A head in Boston, probably of Flavian date, stresses more the active features (fig. 89).[22] Brows and forehead are overlaid with little rippling muscles that seem to be in continual irregular motion. Our impression is of a fervid imagination in high gear, and we barely notice the elements of decrepit old age. In the famous head in Naples, on the other hand, a Late Antonine copy, the dominant impression is of the frailty of old age (fig. 90).[23] The visionary aspect is linked to a sense of agonizing struggle. The forehead is almost painfully drawn up, and the eyes and face have a kind of dead look.

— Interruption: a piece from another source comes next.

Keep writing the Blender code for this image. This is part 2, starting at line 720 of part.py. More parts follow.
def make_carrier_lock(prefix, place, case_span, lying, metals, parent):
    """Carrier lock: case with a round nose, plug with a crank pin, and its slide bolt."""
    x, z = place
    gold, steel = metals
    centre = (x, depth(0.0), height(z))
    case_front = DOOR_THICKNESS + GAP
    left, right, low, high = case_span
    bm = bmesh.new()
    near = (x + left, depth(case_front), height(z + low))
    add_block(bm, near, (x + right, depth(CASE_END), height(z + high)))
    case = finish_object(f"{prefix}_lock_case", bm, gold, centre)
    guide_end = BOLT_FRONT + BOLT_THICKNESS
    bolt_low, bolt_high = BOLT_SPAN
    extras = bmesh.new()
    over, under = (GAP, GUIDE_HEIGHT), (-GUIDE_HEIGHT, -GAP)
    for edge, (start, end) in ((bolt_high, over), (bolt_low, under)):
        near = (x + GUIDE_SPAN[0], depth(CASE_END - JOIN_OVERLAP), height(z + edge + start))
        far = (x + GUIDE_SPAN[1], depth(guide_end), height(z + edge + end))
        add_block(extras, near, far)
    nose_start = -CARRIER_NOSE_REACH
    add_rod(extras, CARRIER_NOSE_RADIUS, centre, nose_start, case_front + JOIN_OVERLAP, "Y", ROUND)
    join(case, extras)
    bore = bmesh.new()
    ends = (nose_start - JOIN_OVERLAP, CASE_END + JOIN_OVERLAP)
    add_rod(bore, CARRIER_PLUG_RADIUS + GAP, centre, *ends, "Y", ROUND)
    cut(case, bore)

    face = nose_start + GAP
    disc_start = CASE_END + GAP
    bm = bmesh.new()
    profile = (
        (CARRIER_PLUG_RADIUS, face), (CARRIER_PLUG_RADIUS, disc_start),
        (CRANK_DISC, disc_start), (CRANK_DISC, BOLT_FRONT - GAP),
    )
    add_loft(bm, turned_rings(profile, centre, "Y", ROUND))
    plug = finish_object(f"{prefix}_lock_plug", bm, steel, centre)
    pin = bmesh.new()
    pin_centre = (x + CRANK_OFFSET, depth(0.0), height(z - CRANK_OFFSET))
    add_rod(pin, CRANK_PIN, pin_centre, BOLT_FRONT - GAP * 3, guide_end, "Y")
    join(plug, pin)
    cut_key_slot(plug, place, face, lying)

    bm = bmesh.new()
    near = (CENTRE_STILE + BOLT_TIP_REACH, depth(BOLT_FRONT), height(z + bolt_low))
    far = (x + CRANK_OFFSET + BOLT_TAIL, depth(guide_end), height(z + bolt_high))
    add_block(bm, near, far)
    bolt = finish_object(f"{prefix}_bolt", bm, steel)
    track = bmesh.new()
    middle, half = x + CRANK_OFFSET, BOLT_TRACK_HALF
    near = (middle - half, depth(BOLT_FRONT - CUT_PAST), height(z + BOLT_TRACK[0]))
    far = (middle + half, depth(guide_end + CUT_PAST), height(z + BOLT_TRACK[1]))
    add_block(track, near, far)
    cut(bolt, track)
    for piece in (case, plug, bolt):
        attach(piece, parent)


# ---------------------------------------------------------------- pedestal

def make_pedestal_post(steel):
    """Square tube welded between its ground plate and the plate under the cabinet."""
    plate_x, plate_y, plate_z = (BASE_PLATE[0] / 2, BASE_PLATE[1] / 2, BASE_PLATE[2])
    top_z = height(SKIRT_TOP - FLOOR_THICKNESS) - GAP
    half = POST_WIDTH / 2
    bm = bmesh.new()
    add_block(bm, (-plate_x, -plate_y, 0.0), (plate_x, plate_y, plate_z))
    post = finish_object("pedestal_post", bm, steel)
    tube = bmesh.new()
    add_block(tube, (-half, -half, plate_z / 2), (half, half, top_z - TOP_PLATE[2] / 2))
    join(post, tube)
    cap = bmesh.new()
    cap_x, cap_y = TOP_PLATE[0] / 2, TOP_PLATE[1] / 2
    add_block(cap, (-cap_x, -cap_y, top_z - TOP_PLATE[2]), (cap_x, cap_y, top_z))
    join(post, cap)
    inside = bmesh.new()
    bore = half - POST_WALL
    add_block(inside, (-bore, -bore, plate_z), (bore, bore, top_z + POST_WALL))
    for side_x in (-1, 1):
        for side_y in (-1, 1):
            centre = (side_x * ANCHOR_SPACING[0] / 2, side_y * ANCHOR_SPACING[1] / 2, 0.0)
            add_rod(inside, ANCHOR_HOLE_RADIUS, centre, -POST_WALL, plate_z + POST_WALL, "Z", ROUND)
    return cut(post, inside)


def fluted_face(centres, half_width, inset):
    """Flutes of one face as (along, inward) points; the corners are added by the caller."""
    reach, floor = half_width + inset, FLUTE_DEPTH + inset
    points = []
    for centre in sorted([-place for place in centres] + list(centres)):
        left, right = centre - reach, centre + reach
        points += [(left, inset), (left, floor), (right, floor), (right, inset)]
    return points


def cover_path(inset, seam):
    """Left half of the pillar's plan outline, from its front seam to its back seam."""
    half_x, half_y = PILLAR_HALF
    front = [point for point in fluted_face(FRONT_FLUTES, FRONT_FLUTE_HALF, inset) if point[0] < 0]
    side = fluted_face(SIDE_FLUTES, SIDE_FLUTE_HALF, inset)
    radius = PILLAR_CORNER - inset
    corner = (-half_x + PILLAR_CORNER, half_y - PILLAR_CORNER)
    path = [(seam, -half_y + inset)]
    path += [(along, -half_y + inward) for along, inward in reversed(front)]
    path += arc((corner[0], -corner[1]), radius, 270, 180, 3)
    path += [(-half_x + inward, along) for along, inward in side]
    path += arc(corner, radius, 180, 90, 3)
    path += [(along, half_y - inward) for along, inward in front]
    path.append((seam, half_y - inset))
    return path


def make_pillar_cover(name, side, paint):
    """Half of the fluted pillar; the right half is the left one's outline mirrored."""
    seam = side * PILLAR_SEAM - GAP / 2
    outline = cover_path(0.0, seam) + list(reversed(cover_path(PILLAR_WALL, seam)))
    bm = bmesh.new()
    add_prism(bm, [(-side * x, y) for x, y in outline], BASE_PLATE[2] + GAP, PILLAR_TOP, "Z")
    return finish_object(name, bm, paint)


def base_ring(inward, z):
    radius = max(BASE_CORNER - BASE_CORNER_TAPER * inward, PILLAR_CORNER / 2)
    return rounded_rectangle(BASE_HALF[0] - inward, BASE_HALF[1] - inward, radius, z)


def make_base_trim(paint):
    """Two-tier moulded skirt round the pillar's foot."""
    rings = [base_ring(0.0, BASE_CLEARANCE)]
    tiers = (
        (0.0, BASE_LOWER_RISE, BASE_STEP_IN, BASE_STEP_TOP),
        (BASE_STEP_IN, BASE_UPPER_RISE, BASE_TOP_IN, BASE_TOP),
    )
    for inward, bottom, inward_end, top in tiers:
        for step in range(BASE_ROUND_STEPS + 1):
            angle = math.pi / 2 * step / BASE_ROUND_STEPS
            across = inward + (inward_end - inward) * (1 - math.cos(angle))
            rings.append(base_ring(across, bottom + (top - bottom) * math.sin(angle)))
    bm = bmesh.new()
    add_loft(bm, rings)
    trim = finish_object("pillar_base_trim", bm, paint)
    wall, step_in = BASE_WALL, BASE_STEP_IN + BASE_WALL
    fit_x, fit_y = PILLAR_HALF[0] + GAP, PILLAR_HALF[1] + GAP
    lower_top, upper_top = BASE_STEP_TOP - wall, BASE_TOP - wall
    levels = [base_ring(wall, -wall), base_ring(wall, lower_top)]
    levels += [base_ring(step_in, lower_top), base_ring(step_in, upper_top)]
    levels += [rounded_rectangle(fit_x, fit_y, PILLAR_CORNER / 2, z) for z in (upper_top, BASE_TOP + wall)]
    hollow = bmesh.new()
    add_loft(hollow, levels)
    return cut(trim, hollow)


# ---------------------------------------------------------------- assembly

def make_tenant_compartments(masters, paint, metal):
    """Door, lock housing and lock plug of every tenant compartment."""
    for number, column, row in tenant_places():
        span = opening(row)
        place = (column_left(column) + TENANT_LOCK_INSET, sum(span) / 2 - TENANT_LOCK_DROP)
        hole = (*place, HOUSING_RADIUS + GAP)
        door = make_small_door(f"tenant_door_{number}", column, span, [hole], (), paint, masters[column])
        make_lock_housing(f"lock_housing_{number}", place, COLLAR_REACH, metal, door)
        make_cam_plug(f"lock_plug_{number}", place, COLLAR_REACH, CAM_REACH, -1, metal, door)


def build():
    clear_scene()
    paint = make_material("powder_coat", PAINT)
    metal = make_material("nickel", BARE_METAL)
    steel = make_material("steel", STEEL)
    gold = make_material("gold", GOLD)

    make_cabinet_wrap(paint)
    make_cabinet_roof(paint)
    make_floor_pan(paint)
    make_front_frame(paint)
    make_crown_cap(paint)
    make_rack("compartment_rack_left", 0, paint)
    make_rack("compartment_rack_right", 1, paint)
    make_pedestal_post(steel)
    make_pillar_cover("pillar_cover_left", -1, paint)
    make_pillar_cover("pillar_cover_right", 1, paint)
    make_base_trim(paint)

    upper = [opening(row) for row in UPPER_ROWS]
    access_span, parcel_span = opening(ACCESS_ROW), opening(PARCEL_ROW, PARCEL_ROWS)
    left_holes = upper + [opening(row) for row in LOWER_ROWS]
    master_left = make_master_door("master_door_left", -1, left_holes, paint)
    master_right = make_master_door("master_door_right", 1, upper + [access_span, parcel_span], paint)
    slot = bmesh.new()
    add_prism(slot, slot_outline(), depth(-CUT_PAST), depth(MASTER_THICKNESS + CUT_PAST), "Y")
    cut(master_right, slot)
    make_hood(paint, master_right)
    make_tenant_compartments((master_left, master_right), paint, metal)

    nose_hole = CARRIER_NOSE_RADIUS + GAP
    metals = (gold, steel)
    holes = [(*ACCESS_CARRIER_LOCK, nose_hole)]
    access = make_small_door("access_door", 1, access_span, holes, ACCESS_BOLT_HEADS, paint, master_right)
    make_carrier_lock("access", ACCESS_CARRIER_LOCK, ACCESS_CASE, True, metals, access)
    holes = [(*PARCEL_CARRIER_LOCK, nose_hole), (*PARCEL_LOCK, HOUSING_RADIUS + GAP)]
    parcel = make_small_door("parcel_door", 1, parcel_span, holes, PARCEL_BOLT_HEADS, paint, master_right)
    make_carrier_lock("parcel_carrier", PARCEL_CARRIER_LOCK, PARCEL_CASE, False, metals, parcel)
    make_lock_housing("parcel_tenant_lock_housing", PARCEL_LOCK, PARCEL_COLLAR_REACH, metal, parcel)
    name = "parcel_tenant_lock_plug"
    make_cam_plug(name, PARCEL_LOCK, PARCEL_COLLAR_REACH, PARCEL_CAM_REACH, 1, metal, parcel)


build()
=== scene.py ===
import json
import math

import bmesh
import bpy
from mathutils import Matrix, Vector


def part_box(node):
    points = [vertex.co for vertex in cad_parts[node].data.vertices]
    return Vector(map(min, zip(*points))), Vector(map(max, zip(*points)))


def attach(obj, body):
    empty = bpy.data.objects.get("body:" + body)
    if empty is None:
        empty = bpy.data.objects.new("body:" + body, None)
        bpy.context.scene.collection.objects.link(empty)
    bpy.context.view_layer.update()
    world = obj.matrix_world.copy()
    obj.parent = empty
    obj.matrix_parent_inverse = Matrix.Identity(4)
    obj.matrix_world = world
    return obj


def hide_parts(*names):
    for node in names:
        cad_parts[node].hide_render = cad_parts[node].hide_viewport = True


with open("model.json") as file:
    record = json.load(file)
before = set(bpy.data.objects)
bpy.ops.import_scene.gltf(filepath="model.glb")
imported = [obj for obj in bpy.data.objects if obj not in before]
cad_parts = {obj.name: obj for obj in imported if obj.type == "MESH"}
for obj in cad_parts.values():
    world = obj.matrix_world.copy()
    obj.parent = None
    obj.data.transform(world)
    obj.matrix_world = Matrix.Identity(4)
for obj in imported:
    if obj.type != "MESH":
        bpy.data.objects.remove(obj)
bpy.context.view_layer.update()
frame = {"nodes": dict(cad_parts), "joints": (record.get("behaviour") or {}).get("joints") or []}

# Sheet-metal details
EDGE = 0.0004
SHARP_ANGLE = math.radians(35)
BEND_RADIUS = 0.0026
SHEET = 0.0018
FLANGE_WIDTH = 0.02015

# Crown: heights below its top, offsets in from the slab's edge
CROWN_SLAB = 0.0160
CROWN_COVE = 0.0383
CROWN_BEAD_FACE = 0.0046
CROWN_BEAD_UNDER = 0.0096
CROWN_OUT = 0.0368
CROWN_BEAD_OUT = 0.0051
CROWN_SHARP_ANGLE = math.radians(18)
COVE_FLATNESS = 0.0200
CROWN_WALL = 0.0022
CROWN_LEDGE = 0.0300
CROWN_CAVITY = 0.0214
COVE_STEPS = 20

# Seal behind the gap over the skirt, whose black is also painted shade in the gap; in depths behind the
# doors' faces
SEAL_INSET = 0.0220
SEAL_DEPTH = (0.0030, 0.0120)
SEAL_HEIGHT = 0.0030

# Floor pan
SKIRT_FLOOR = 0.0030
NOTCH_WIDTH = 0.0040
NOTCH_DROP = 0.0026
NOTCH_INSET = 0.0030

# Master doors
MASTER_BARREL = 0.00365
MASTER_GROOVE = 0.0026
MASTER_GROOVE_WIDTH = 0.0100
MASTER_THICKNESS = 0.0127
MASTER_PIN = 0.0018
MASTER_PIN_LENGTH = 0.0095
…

It was this head that the young
Goethe had in mind in his impassioned description for Lavater's Physiognomische Fragmente:
I enter the presence of this figure uninformed. I say to myself: the man sees nothing, hears nothing, doesn't move, doesn't react. In this head, the midpoint of all the senses is in the high, gently arching hollow of the brow, the seat of memory. Every image is stored here; all the muscles rise up, to conduct the figures of the living down to the cheeks that will give them voice. . . . This sunken blindness, the vision turned inwards, energizes his inner life all the more, and makes the father of poets complete. These cheeks have been molded by never-ending speech, these muscles of speech the well-worn paths down which gods and heroes have made their way to mankind; the willing mouth, only the gateway to such images, seems to babble like a child's, has all the naïveté of youthful innocence; and the enclosure of hair and beard contains and ennobles the breadth of the head.[24]

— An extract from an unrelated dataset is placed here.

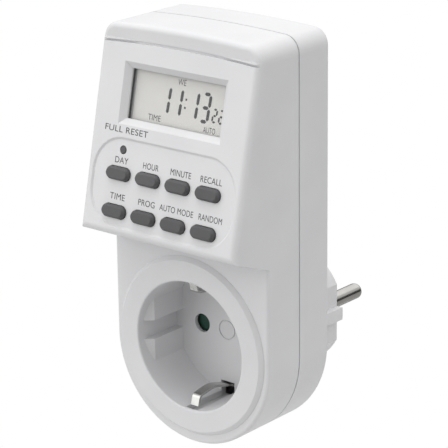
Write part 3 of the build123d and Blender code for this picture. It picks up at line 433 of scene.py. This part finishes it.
rearward = world.node_tree.nodes.new("ShaderNodeMapRange")
rearward.inputs["From Min"].default_value = 0.35
rearward.inputs["From Max"].default_value = 0.60
studio = world.node_tree.nodes.new("ShaderNodeMix")
studio.data_type = "FLOAT"
seen = world.node_tree.nodes.new("ShaderNodeMix")
seen.data_type = "FLOAT"
seen.inputs[3].default_value = 1.0
connect = world.node_tree.links.new
connect(way.outputs["Generated"], parts.inputs["Vector"])
connect(parts.outputs["Z"], height.inputs["Value"])
connect(parts.outputs["Y"], rearward.inputs["Value"])
for dome, slot in zip(domes, (2, 3)):
    connect(height.outputs["Result"], dome.inputs["Fac"])
    connect(dome.outputs["Color"], studio.inputs[slot])
connect(rearward.outputs["Result"], studio.inputs[0])
connect(rays.outputs["Is Camera Ray"], seen.inputs[0])
connect(studio.outputs[0], seen.inputs[2])
connect(seen.outputs[0], sky.inputs["Strength"])


def broad_light(name, origin, strength, spread):
    """Soft light from one direction, given as the point it comes from."""
    data = bpy.data.lights.new(name, "SUN")
    data.energy = strength
    data.angle = radians(spread)
    light = bpy.data.objects.new(name, data)
    light.rotation_mode = "QUATERNION"
    light.rotation_quaternion = (-Vector(origin)).to_track_quat("-Z", "Y")
    scene.collection.objects.link(light)


broad_light("overhead", (-0.10, -0.10, 1.0), 0.92, 45.0)
broad_light("front_left", (-0.85, -1.0, 0.24), 1.05, 60.0)
broad_light("right_rear", (1.0, 0.30, 0.25), 0.42, 60.0)
broad_light("rear", (-0.2, 1.0, 0.35), 0.42, 70.0)

camera_data = bpy.data.cameras.new("camera")
camera_data.sensor_width = 36.0
camera_data.lens = 173.97
camera_data.clip_start = 0.01
camera = bpy.data.objects.new("camera", camera_data)
view_matrix = Matrix((
    (0.77008, 0.63783, -0.01177),
    (-0.18881, 0.24550, 0.95083),
    (0.60936, -0.73000, 0.30949),
)).transposed().to_4x4()
view_matrix.translation = (0.380146, -0.488763, 0.225922)
camera.matrix_world = view_matrix
scene.collection.objects.link(camera)
scene.camera = camera
scene.view_settings.view_transform = "Standard"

In the Boston head, in contrast, the power of the will wins out, especially in the mouth and eyes: the mouth holds firm, trying to shape into words the vision of the mind's eye. Even if none of the copies can be proved to be the most "reliable," we must nevertheless once again assume that the original somehow combined the different and sometimes contradictory traits captured in the varying interpretations of the copyists: physical frailty and extreme old age, on the one hand; a god-like loftiness and dazzling inspiration, on the other. The head in Boston and others of its type, with the complicated treatment of the hair and facial features, come closer, in my view, to the High Hellenistic original than the group to which the head in Naples belongs. One could imagine the Boston head joined to an imposing seated statue of the type on the Archelaos Relief, but not the head in Naples. Perhaps the High Hellenistic prototype was adapted by a Late Hellenistic sculptor who stressed such elements as the frailty of age and the unkempt hair and beard of the old man. But since these later copies do not share any features that clearly distinguish them typologically from the version to which the Boston head belongs, it is probably more likely that the Naples head and others like it are independent
variants whose only common element is a reflection of the style of the Antonine period.[25]

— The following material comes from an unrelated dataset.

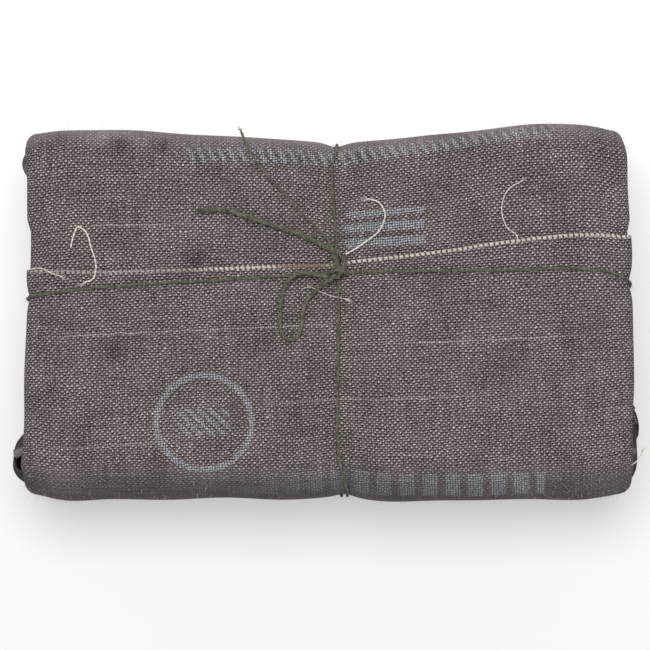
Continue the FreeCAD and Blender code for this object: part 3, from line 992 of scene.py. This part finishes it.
bow_places = [
    (0.0001, 0.00545, 0.02735),
    (-0.0014, 0.00555, 0.0274),
    (-0.0029, 0.0060, 0.02735),
    (-0.0045, 0.0061, 0.02735),
    (-0.0061, 0.0052, 0.0273),
    (-0.0072, 0.0036, 0.02685),
    (-0.00765, 0.0012, 0.02655),
    (-0.0078, -0.0014, 0.02652),
    (-0.00765, -0.0036, 0.02652),
    (-0.0064, -0.0050, 0.02652),
    (-0.0048, -0.0044, 0.02652),
    (-0.0042, -0.0024, 0.02652),
    (-0.0041, -0.0001, 0.02655),
    (-0.0033, 0.0019, 0.0266),
    (-0.0019, 0.0033, 0.0268),
    (-0.0004, 0.0044, 0.0271),
    (0.0006, 0.0052, 0.0271),
    (0.0014, 0.0058, 0.0269),
]
bow_line = spline_line(bow_places)
bow = piece(
    "twine_bow_loop",
    twisted(bow_line, (0, 0, 1), 0.72, 2.2) + loose_fibres(bow_line, 0.72, 90, 1.2, 41),
    [twine_fibre],
)
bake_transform(bow)
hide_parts("bow_loop")


# ---- Tails ---------------------------------------------------------------------------------------
# The two free ends of the twine. The long one runs to the back edge and is thin and worn, and the
# short one is thick, its yarns already opening.
def tail(which, places, width, lay, yarns, fuzz, fray, seed):
    """A free end of the twine and its frayed tip. fuzz and fray give how many fibres and how long.
    The tip is attached to the tail's body, and the tail is baked where it lies."""
    line = spline_line(places)
    parts = twisted(line, (0, 0, 1), width, lay, yarns) + loose_fibres(line, width, *fuzz, seed)
    made = piece(f"twine_{which}_tail", parts, [twine_fibre])
    tip = piece(f"twine_{which}_tail_fray", frayed_end(line, width, *fray, seed + 1), [twine_fibre])
    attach(tip, f"tail_{which}")
    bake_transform(made)
    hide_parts(f"{which}_tail")


long_places = [
    (0.0017, 0.0066, 0.0271),
    (0.0012, 0.0092, 0.0265),
    (0.00015, 0.0114, 0.02585),
    (-0.0020, 0.0138, 0.02585),
    (-0.0047, 0.0163, 0.02584),
    (-0.0073, 0.0191, 0.02584),
    (-0.0097, 0.0219, 0.02584),
    (-0.0119, 0.0246, 0.02586),
    (-0.0133, 0.0272, 0.0255),
    (-0.0142, 0.0296, 0.0241),
]
tail("long", long_places, 0.5, 2.6, 2, (60, 1.0), (9, 1.3), 42)

short_places = [
    (0.0019, 0.0058, 0.0271),
    (0.0029, 0.0069, 0.0268),
    (0.0026, 0.0084, 0.0266),
    (0.0016, 0.0096, 0.0266),
    (0.0005, 0.0100, 0.0263),
    (-0.0005, 0.0103, 0.02602),
    (-0.0029, 0.01175, 0.02602),
    (-0.0056, 0.01275, 0.02602),
    (-0.00855, 0.0137, 0.02602),
    (-0.0115, 0.0148, 0.02602),
    (-0.0141, 0.0156, 0.02602),
    (-0.0163, 0.0164, 0.02602),
    (-0.0185, 0.0165, 0.02602),
    (-0.0206, 0.0162, 0.02602),
]
tail("short", short_places, 0.85, 2.3, 3, (130, 1.5), (16, 1.7), 44)


# ---- Pulled threads ------------------------------------------------------------------------------
# Ends of pale yarn pulled from the selvedge, curled on the cloth; a reddish fibre, also in pale yarn.
def pale_yarns():
    """Unbleached yarn with darker lines between its fibres."""
    material, tree, shader = new_material("pale_yarn")
    place = surface_place(tree)
    fibres = stretched(place, (8.0, 1.2, 0), 2.0)
    finish(shader, mixed(fibres, (0.30, 0.25, 0.21, 1), (0.72, 0.68, 0.62, 1)), 0.9)
    return material


pale_yarn = pale_yarns()


def pulled_thread(name, places, width, fibres, seed, level, body="over_flap"):
    """A loose end of yarn through a few places on the face, given by x, y and height above it."""
    places = np.array(places, float) + [0, 0, level]
    line = even_line(places, 0.14)
    parts = twisted(line, (0, 0, 1), width, 1.8, yarns=2) + loose_fibres(line, width, fibres, 0.9, seed)
    parts += frayed_end(line, width, 5, 1.6, seed + 50)
    made = piece(name, parts, [pale_yarn])
    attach(made, body)


pulled_thread(
    "pulled_thread_left",
    [(-41.8, 10.2, -0.4), (-41.3, 12.1, -0.1), (-40.5, 13.6, 0.3), (-39.5, 13.0, 0.4), (-38.4, 10.2, 0.1),
     (-37.6, 6.8, 0.3), (-38.1, 5.1, 0.35), (-39.5, 4.5, 0.3)],
    0.3, 22, 61, 26.0,
)
pulled_thread(
    "pulled_thread_middle",
    [(2.8, 9.1, 0.1), (4.9, 10.3, -0.1), (6.7, 11.6, -0.1), (8.3, 12.9, 0.2), (9.0, 14.2, 0.5),
     (9.3, 15.3, 0.6), (8.9, 16.8, 0.4), (8.3, 17.6, 0.2), (7.4, 18.0, 0.0), (6.5, 18.2, -0.1)],
    0.3, 26, 62, 26.0,
)
pulled_thread(
    "pulled_thread_right",
    [(30.5, 10.9, 0.1), (30.8, 11.8, 0.1), (29.1, 13.6, 0.2), (28.3, 15.7, 0.3), (28.4, 17.7, 0.2),
     (29.4, 19.8, 0.1), (31.3, 21.0, -0.2)],
    0.2, 14, 63, 25.8,
)
pulled_thread(
    "pulled_thread_far_left",
    [(-49, 6.6, 0.2), (-46.3, 6.8, 0.3), (-44.9, 6.1, 0.3), (-43.4, 5.6, 0.2)],
    0.2, 10, 64, 25.9,
)
pulled_thread(
    "pulled_thread_right_end",
    [(48.9, -25.2, -1.0), (49.7, -24.7, -1.6), (50.5, -24.0, -3.0), (51.3, -22.7, -4.2)],
    0.22, 12, 66, 26.0, body="packet",
)
pulled_thread(
    "reddish_fibre",
    [(-4.3, 3.5, 0.3), (-2.9, 3.8, 0.5), (-1.6, 3.2, 0.4), (0.8, 2.3, 0.3), (2.8, 1.9, 0.2)],
    0.12, 6, 65, 25.9,
)


# ---- Cloth fuzz ----------------------------------------------------------------------------------
# Short fibres stand up all over the worn cotton. They show most along the packet's outline.
fuzz_random = np.random.default_rng(7)
t_hair = np.linspace(0, 1, 5)[:, None]


def cloth_fuzz(name, s_from, s_to, top, count):
    """Fine curled fibres on one flap's sheet: more of them round its edges than on its faces."""
    spread = fuzz_random.uniform(-1, 1, count)
    u = np.sign(spread) * np.abs(spread) ** 0.35 * 49.5
    s = fuzz_random.uniform(s_from, s_to, count)
    point, facing = brick(u[:, None], s[:, None], 0 * u[:, None], top)
    root = settled(point, facing)[:, 0]
    out = facing[:, 0]
    hairs = []
    for place, away in zip(root, out):
        course = fuzz_random.normal(size=3) * 0.55 + away * 0.5
        curl = fuzz_random.normal(size=3) * 0.5 + away * 0.15
        long = fuzz_random.uniform(0.25, 0.95)
        hair = place - away * 0.1 + long * (course * t_hair + curl * t_hair**2)
        hairs.append(thread(hair, (0.31, 0.2, 0.93), 0.016, sides=3))
    made = piece(name, hairs, [pale_yarn])
    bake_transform(made)


cloth_fuzz("cloth_fuzz_front", -40.0, 6.0, packet_top, 1300)
cloth_fuzz("cloth_fuzz_back", 13.0, 38.0, under_flap_top, 900)


# ---- Light, floor and camera ---------------------------------------------------------------------
# A pale table with a painted glow, a broad soft light overhead and a little behind, and a bright even room.
floor_mesh = bpy.data.meshes.new("floor")
floor_corners = [(x, y, -0.00005) for x, y in ((-3, -3), (3, -3), (3, 3), (-3, 3))]
floor_mesh.from_pydata(floor_corners, [], [(0, 1, 2, 3)])
floor = placed("floor", floor_mesh)
floor_paper, floor_tree, floor_shader = new_material("pale_floor_painted_glow")
floor_shader.inputs["Base Color"].default_value = (0.37, 0.368, 0.365, 1)
floor_shader.inputs["Roughness"].default_value = 0.9
# The floor glows, weaker in front and stronger at the back (0.3 to 0.5): painted light that lifts the shadows
# round the packet.
floor_shader.inputs["Emission Color"].default_value = (1.0, 0.998, 0.995, 1)
floor_place = object_place(floor_tree)
floor_axes = add_node(floor_tree, "ShaderNodeSeparateXYZ", {0: floor_place})
floor_glow = scaled(floor_axes.outputs[1], 1.4, 0.405)
floor_glow = sums("MINIMUM", sums("MAXIMUM", floor_glow, 0.3), 0.5)
floor_tree.links.new(floor_glow, floor_shader.inputs["Emission Strength"])
floor_mesh.materials.append(floor_paper)

world = bpy.data.worlds.new("bright_room")
bpy.context.scene.world = world
world.use_nodes = True
world.node_tree.nodes["Background"].inputs["Color"].default_value = (1.0, 1.0, 1.0, 1)
world.node_tree.nodes["Background"].inputs["Strength"].default_value = 0.78
key_light = bpy.data.lights.new("overhead_soft_light", "AREA")
key_light.shape = "DISK"
key_light.size = 0.6
key_light.energy = 10.0
key = placed("overhead_soft_light", key_light)
key.location = (-0.05, 0.18, 0.96)
key.rotation_euler = (-0.185, -0.052, 0)

bpy.context.scene.view_settings.view_transform = "Standard"
camera_data = bpy.data.cameras.new("overhead_camera")
camera = placed("overhead_camera", camera_data)
bpy.context.scene.camera = camera
camera_data.sensor_width = 36.0
camera_data.lens = 205.0
tilt = np.radians(3.5)
camera_distance = 0.6
aim_x, aim_y, aim_z = -0.00045, -0.00235, 0.026
camera.location = (aim_x, aim_y - camera_distance * np.sin(tilt), aim_z + camera_distance * np.cos(tilt))
camera.rotation_euler = (tilt, 0, 0)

Nevertheless, the important point for our interest is that the reinterpretation of Homer's face continued uninterrupted into the Imperial period and that the copyists were neither able nor willing to conceal their own conceptions of the great poet. We should also remember that the Roman patron had, at least theoretically, not only a choice among the different versions of this particular type, but a choice of several types as well. (In addition to the two versions of the blind Homer just discussed, there was yet another popular type, probably Late Classical in origin, showing Homer with the wide-open eyes of the seer and long hair at the nape of the neck, the so-called Apollonios type.) The various portraits, with their diverse emphases, were of course meant to evoke in the viewer a whole range of associations. Alongside the enthroned prince of poets, the seer heralding the gods and heroes, there may be another conception, exemplified by the pseudo-Herodotean bios, of Homer as a poor singer wandering from city to city. This image, however, first became widespread only in Imperial times.[26] It could be the inspiration for the head in Naples and others like it.